Negar de Keyvan Chamirani et Marie-Eve Signeyrole © Marc Ginot

Cette immersion dans les désirs et les frustrations d’une fratrie donne, par le prisme d’une fiction habillée avec les costumes de Yashi, une incarnation et une profondeur psychologiques à la documentation des rêves et des contradictions de la jeunesse d’Iran aujourd’hui, et dépasse la surface du plaidoyer. Cette dimension participative – qui s’inscrit dans une réflexion au long cours de Marie-Eve Signeyrole sur des formes de théâtre musical interrogeant de manière iconoclaste et sensible notre rapport au monde contemporain, et dont La Soupe pop, à Montpellier, constituait déjà un avatar – se traduit ici dans l’effacement de la frontière entre le réel ordinaire et le début du spectacle, avec l’entrée du public pendant un numéro chanté de Negar qui retrouve son amie Shirin, de retour parmi ses amis d’enfance après être partie de longues années à l’étranger. Cette ambiguïté entre le temps du drame et celui du spectateur se retrouve dans une conclusion ouverte sur la fuite de Negar, sous les lumières tamisées de Sascha Zauner.

Negar de Keyvan Chamirani et Marie-Eve Signeyrole © Marc Ginot

Cette porosité dramaturgique se retrouve dans la partition de Keyvan Chemirani, véritable métissage de traditions persanes, avec toute une palette d’instruments, à l’exemple du zarb et des autres percussions dont joue le compositeur lui-même, d’écriture occidentale – on reconnaît parfois des figures contrapuntiques baroques – et d’inserts pop au diapason de la mise en scène. Dans une authentique veine de théâtre musical, l’écriture porte l’empreinte d’un sens de l’efficacité du plateau. Plus que certains effets passagers de nappage un peu symphonique par le quatuor à cordes, les couleurs et les rythmes orientaux développent un imaginaire qui fait revivre le pittoresque dans l’urgence contemporaine. Les hybridations de la dizaine de pupitres sont coordonnées par Sonia Ben-Santamaria.

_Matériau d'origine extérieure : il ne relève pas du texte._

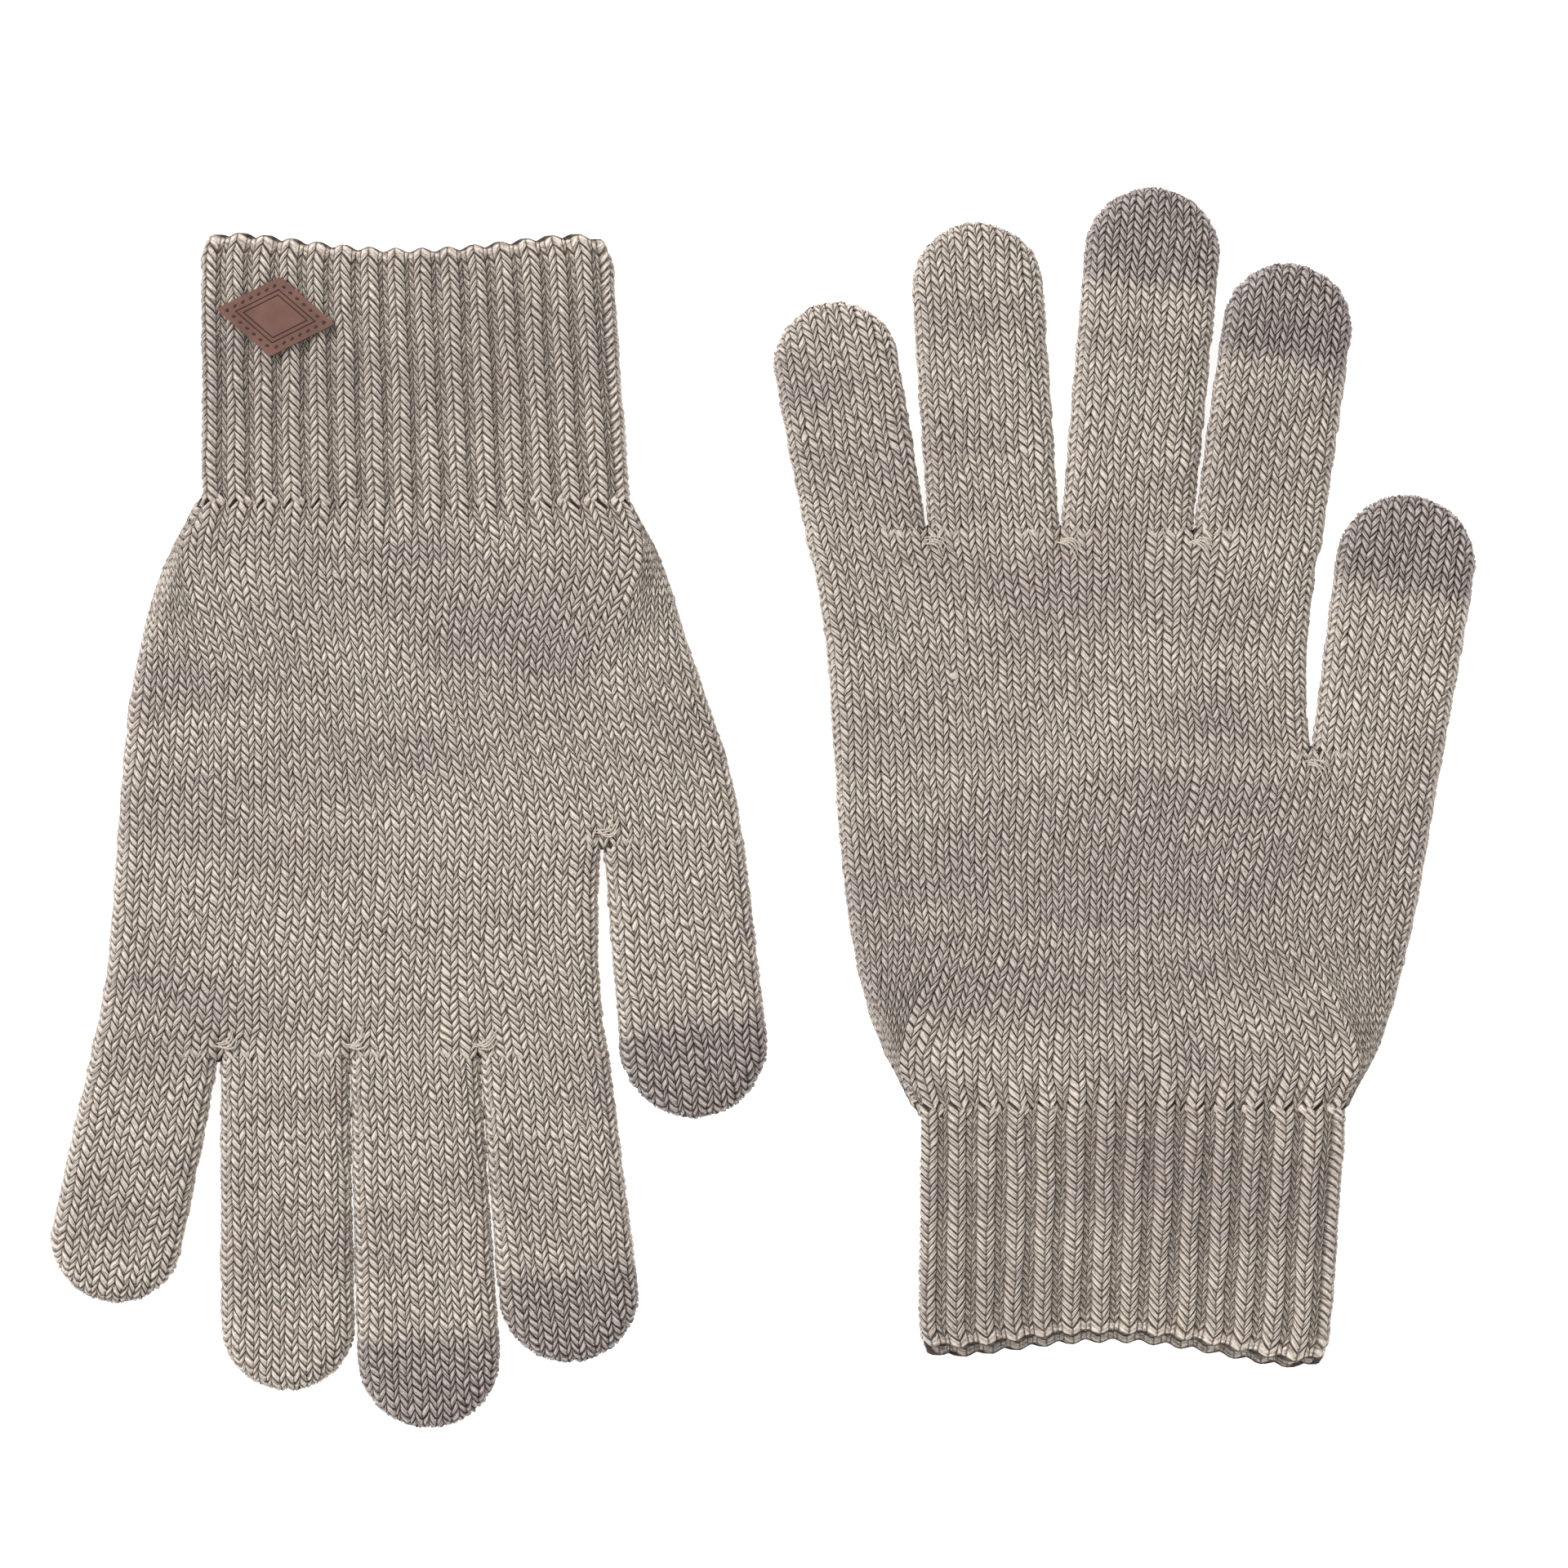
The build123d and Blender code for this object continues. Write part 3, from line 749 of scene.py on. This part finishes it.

Negar de Keyvan Chamirani et Marie-Eve Signeyrole © Marc Ginot

La facture vocale révèle une même maîtrise des différents techniques, qui, par moments se confondent en une expression et un langage communs. Les mélismes de Negar chantés par Aida Nosrat prennent à l’occasion une ampleur toute opératique. En Shirin, Katarina Bradic se distingue par un mezzo charnu et sensible qui dévoile dans la voix même l’occidentalisation d’une femme marquée cependant par les saveurs de ses racines. La déclamation de Julian Arsenault condense l’énergie parfois impulsive d’Aziz et les émotions qui le tiraillent avec une ligne qui, comme le personnage, ne peut pas toujours se domestiquer jusqu’au chant. La brutalité des forces de l’ordre est incarnée par Arianna Manganello, Matthew Cossack et Leander Carlier – lequel apparaît également en Amir Hossein, le frère moins téméraire. Il y aurait encore bien à dire sur Negar : c’est l’une des vertus d’un tel projet que de susciter les échanges et les débats – un signe que, dans ses renouvellements, le genre lyrique n’est pas embaumé dans ses carcans. Negar est aussi un hymne à la liberté esthétique.